[BEGIN]

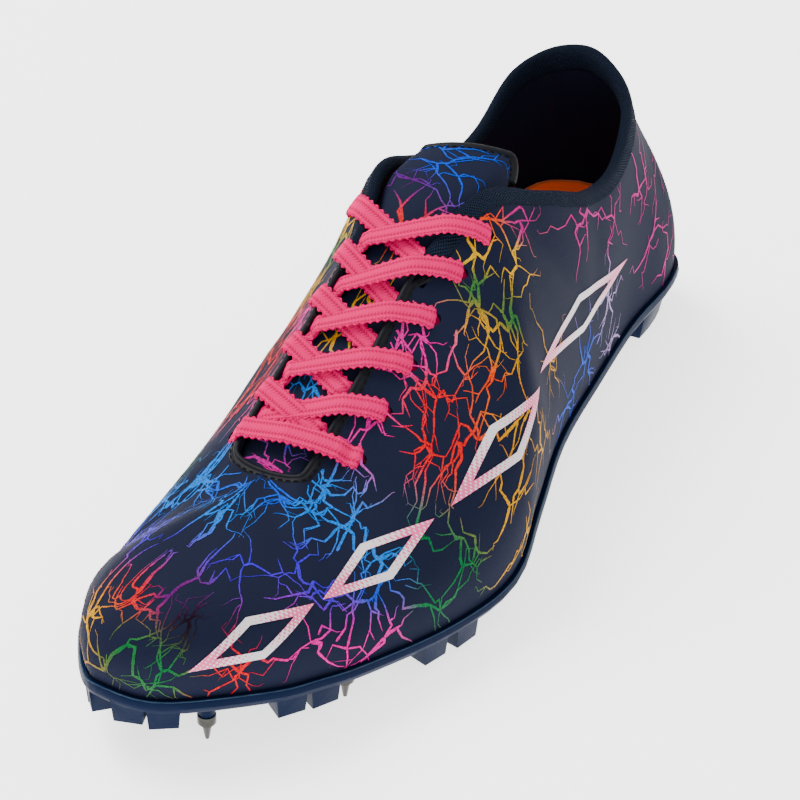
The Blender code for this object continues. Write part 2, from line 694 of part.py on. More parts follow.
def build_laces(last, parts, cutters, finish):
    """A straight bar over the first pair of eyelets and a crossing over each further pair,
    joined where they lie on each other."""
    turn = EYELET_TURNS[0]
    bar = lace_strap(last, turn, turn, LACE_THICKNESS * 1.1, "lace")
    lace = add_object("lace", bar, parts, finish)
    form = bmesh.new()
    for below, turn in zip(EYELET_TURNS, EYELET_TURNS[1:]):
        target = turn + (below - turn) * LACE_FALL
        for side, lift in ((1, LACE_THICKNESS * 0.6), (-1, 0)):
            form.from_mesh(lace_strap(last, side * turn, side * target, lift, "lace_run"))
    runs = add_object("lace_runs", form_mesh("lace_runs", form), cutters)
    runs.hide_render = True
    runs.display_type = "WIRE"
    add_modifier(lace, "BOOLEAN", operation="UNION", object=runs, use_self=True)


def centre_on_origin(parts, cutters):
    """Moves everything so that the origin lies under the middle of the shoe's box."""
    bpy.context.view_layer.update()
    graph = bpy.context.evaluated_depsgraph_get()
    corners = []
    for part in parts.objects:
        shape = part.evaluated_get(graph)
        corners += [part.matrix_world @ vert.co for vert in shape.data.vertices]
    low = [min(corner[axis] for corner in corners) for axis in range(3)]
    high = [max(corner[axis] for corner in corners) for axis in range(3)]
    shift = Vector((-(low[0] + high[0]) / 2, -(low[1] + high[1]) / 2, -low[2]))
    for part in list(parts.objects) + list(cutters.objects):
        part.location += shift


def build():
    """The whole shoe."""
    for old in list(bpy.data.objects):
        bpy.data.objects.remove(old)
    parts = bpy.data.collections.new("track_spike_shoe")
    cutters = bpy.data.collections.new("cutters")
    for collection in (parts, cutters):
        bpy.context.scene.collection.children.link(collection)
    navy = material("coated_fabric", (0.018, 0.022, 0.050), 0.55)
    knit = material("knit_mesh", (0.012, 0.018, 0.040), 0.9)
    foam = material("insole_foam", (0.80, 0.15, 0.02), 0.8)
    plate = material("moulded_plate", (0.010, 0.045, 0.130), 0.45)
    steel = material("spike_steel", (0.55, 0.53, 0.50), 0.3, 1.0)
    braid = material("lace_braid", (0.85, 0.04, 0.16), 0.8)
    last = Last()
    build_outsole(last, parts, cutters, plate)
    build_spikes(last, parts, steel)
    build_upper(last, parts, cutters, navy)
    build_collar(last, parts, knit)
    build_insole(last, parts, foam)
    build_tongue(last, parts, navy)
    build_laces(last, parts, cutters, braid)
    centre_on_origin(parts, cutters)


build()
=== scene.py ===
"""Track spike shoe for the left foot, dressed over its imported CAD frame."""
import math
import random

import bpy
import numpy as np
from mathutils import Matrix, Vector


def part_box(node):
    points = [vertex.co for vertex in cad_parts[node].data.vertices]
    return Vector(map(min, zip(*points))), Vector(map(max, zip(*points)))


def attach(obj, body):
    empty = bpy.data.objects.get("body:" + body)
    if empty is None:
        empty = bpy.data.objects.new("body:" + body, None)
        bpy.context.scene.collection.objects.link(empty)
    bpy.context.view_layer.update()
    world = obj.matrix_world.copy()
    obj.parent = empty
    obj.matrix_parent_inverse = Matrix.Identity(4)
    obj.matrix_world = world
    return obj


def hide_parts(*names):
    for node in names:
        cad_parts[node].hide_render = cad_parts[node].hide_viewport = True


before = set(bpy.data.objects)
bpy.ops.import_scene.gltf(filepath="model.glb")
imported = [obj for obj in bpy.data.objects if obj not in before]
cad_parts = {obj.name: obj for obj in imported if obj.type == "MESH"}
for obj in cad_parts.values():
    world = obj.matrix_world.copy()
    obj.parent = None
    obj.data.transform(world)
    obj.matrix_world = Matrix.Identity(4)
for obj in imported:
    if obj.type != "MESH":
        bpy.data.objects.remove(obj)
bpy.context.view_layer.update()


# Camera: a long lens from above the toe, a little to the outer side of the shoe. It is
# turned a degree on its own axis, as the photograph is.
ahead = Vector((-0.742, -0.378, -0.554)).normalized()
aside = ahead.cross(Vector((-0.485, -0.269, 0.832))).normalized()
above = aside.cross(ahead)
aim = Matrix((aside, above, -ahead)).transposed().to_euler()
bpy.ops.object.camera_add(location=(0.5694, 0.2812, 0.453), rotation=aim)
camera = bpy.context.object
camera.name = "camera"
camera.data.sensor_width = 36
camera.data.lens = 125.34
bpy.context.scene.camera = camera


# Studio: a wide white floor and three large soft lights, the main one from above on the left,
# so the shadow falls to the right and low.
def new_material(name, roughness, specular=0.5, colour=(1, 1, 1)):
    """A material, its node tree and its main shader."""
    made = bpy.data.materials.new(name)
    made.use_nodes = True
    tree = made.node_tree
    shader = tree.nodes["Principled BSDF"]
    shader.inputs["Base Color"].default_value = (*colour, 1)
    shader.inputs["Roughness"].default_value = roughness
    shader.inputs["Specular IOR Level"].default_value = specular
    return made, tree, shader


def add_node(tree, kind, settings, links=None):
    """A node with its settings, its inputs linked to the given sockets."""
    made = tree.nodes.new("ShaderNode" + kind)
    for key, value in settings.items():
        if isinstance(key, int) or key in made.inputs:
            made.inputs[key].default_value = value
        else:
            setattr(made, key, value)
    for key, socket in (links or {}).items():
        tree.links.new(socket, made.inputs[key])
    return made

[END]
[BEGIN]

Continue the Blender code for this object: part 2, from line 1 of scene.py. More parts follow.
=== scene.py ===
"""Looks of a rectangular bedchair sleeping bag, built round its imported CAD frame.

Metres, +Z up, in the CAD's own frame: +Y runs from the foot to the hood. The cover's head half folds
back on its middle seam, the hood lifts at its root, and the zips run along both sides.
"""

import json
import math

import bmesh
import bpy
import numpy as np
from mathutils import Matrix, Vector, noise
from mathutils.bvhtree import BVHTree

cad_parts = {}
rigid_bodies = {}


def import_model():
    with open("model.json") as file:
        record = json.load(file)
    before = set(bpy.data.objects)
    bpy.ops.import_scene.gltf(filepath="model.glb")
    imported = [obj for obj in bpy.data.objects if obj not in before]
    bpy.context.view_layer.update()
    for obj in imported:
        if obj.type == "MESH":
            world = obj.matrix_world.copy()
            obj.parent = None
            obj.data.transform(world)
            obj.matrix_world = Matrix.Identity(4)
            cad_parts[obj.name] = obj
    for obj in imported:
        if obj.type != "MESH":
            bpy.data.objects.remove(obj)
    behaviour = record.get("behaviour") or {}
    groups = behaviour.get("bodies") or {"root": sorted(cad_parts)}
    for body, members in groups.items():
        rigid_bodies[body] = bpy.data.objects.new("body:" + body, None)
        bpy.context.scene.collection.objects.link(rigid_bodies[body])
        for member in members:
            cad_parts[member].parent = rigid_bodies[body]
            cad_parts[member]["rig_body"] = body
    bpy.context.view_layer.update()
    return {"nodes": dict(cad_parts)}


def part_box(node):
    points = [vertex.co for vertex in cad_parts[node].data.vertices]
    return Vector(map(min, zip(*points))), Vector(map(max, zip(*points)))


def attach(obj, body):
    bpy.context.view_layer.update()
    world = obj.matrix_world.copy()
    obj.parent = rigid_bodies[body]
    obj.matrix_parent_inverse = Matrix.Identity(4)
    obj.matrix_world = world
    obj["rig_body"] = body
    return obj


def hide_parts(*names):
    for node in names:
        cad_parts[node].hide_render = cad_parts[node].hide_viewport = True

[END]

INSTRUCTION:
Return nothing but the lines running from the line with "build_tongue(last, parts, navy)" through the line with "bpy.context.scene.collection.objects.link(empty)", exactly as they appear.

SOLUTION:
    build_tongue(last, parts, navy)
    build_laces(last, parts, cutters, braid)
    centre_on_origin(parts, cutters)


build()
=== scene.py ===
"""Track spike shoe for the left foot, dressed over its imported CAD frame."""
import math
import random

import bpy
import numpy as np
from mathutils import Matrix, Vector


def part_box(node):
    points = [vertex.co for vertex in cad_parts[node].data.vertices]
    return Vector(map(min, zip(*points))), Vector(map(max, zip(*points)))


def attach(obj, body):
    empty = bpy.data.objects.get("body:" + body)
    if empty is None:
        empty = bpy.data.objects.new("body:" + body, None)
        bpy.context.scene.collection.objects.link(empty)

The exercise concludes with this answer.